Both of these architects are women, and both have recently exhibited as part of the group show elles@centrepompidou at the Pompidou Center in Paris. The question that occurs to me is whether there is some connection between a masculine psychological tendency towards straight linear planes, and a feminine fascination with curves and organic modules. In her book ‘Knowing Woman‘ Jungian psychologist Irene Claremont de Castillejo speaks of the female psyche’s tendency towards ‘diffuse awareness’ and the interconnectedness of all living things. She contrasts this with the male tendency towards rational and logical ‘focused consciousness’. In an aside to this the comparison of the sexes has recently undergone a candid, humorous and at times passionate online debate on the subject of Male leadership versus Female leadership – you can follow that thread of debate here.

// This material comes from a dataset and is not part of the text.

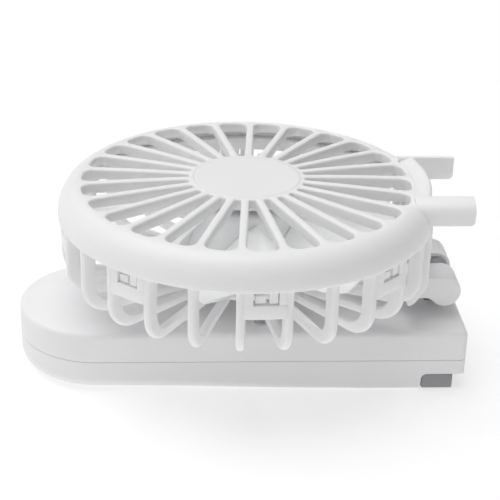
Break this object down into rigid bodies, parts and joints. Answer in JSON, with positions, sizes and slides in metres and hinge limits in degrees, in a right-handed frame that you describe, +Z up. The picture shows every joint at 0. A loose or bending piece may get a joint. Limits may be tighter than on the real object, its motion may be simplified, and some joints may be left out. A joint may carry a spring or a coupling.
{
  "type": "folding handheld fan",
  "caption": "Folding handheld fan: a round caged fan head lies flat over a stadium-shaped handle and swings up on a hinge at one end; it has a turning impeller and a press button.",
  "frame": {"origin": "middle of the handle's length and width, on the plane that the handle's underside rests on; the folded fan's bounding box is centred on it", "axes": "+X from the grip end to the hinge end, +Y to the charging-port side, +Z up through the folded head's front grille"},
  "size_m": [0.114, 0.095, 0.0504],
  "materials": {
    "head_plastic": "satin",
    "shell_plastic": "satin",
    "blade_plastic": "semi-gloss",
    "grey_plastic": "matt",
    "steel": "plain",
    "brass": "plain",
    "copper_winding": "enamelled",
    "laminated_iron": "plain",
    "ferrite": "matt",
    "circuit_board": "lacquered",
    "black_plastic": "matt",
    "battery_foil": "laminated",
    "foam": "open-cell",
    "clear_plastic": "clear",
    "red_insulation": "satin"
  },
  "bodies": {
    "handle": {"battery": "battery_foil", "battery_connector": "shell_plastic", "battery_pad": "foam", "battery_wire_black": "black_plastic", "battery_wire_red": "red_insulation", "board_screw_1": "steel", "board_screw_2": "steel", "bracket_screw_1": "steel", "bracket_screw_2": "steel", "charge_chip": "black_plastic", "control_chip": "black_plastic", "handle_lower_shell": "shell_plastic", "handle_upper_shell": "shell_plastic", "hinge_bracket": "grey_plastic", "hinge_washer_front": "steel", "hinge_washer_rear": "steel", "indicator_led_1": "clear_plastic", "indicator_led_2": "clear_plastic", "indicator_led_3": "clear_plastic", "indicator_led_4": "clear_plastic", "indicator_light_pipe": "clear_plastic", "inductor": "laminated_iron", "main_board": "circuit_board", "motor_connector": "shell_plastic", "power_switch": "steel", "prong_socket": "grey_plastic", "shell_screw_1": "steel", "shell_screw_2": "steel", "usb_port": "steel"},
    "head": {"front_ring": "head_plastic", "front_grille": "head_plastic", "grille_cap": "head_plastic", "rear_cage": "head_plastic", "rear_guard": "head_plastic", "hinge_pin": "steel", "bearing_tube": "brass", "stator_core": "laminated_iron", "motor_board": "circuit_board", "bearing_rear": "laminated_iron", "bearing_front": "laminated_iron", "coil_1": "copper_winding", "coil_2": "copper_winding", "coil_3": "copper_winding", "coil_4": "copper_winding"},
    "impeller": {"impeller": "blade_plastic", "rotor_can": "steel", "magnet_ring": "ferrite", "motor_shaft": "steel", "shaft_clip": "steel"},
    "button": {"power_button": "shell_plastic"}
  },
  "joints": [
    {"name": "head_fold", "type": "hinge", "parent": "handle", "child": "head", "pos_m": [0.0519, 0, 0.0235], "axis": [0, 1, 0], "range_deg": [0, 180]},
    {"name": "impeller_spin", "type": "hinge", "parent": "head", "child": "impeller", "pos_m": [0.0013, 0, 0.036], "axis": [0, 0, 1], "continuous": true},
    {"name": "button_press", "type": "slide", "parent": "handle", "child": "button", "axis": [0, 0, 1], "range_m": [0, 0.0005], "stiffness_N_per_m": 300, "springref_m": -0.0005}
  ]
}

Andrasek’s practice works under the studio title ‘Biothing‘ in which embodied feelings are entwined with abstract relationships. The creation of ideas for Biothing are based on this relationship and harnessed by the use of digitally generated diagrams. Taking for example the formulation of skin, a mathematical algorithm of skin-surfaces is fed into a computer to produce physical, structural formations. They are developing a built environment in which ‘the organ’ and biological elements are becoming tangible structures to live and work within, and are echoing the very nature of the organisms that inhabit them.

I recently heard an esteemed male designer lambasting the curvilinear structures of Zaha Hadid as unsympathetic to the built environment. However, the counter argument to a generalization of male and female architectural tendencies can be found in the form of Jørn Utzon’s Sydney Opera House, or Renzo Piano’s Aurora Place – also in Sydney. Both provide magnificent and acclaimed curves in the skyline; and both were designed by men.